- [Data for processing]
>>>

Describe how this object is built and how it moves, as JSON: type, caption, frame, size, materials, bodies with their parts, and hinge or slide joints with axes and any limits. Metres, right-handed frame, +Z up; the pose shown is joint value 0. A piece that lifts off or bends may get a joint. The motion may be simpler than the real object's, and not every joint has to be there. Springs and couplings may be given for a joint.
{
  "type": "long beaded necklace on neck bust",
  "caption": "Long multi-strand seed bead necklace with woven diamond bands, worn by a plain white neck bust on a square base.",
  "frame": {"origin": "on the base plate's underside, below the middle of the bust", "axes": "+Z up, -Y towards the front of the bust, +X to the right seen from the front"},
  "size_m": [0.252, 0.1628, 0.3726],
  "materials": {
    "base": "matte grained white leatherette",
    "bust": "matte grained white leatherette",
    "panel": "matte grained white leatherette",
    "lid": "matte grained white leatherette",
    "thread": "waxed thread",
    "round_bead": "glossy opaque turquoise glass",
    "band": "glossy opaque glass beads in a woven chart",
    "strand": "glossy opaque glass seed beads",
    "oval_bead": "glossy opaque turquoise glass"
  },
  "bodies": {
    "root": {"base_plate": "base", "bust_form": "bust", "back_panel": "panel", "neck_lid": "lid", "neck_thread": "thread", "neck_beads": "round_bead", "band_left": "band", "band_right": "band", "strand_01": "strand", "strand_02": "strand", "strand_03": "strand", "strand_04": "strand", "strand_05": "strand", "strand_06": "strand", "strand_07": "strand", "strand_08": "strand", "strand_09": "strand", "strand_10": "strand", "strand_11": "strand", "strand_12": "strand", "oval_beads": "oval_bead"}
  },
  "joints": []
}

<<<
>>>

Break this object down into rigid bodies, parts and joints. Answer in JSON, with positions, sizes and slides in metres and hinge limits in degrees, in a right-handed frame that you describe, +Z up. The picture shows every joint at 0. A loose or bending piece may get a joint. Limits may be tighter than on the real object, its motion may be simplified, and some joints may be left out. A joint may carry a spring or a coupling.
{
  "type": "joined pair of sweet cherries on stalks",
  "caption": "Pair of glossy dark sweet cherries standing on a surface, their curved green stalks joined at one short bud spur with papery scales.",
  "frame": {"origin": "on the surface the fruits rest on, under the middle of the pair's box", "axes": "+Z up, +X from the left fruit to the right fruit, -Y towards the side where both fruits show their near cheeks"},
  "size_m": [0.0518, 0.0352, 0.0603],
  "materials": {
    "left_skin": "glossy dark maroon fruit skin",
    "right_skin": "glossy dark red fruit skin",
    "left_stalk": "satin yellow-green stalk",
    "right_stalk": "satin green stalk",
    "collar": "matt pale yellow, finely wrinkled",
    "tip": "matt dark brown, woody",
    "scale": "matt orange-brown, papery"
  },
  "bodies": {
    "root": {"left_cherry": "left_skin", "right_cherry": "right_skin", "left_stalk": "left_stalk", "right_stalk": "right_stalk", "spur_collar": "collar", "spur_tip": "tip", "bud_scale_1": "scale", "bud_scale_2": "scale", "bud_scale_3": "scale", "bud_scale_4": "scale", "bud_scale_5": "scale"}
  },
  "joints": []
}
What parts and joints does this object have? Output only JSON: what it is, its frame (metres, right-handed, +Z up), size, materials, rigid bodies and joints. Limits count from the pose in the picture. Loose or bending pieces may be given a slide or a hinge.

<<<

- [Problem to work on]
Read through the entries and copy each line in which "caption" appears.

- [Task solution]
Describe how this object is built and how it moves, as JSON: type, caption, frame, size, materials, bodies with their parts, and hinge or slide joints with axes and any limits. Metres, right-handed frame, +Z up; the pose shown is joint value 0. A piece that lifts off or bends may get a joint. The motion may be simpler than the real object's, and not every joint has to be there. Springs and couplings may be given for a joint.
  "caption": "Long multi-strand seed bead necklace with woven diamond bands, worn by a plain white neck bust on a square base.",
  "caption": "Pair of glossy dark sweet cherries standing on a surface, their curved green stalks joined at one short bud spur with papery scales.",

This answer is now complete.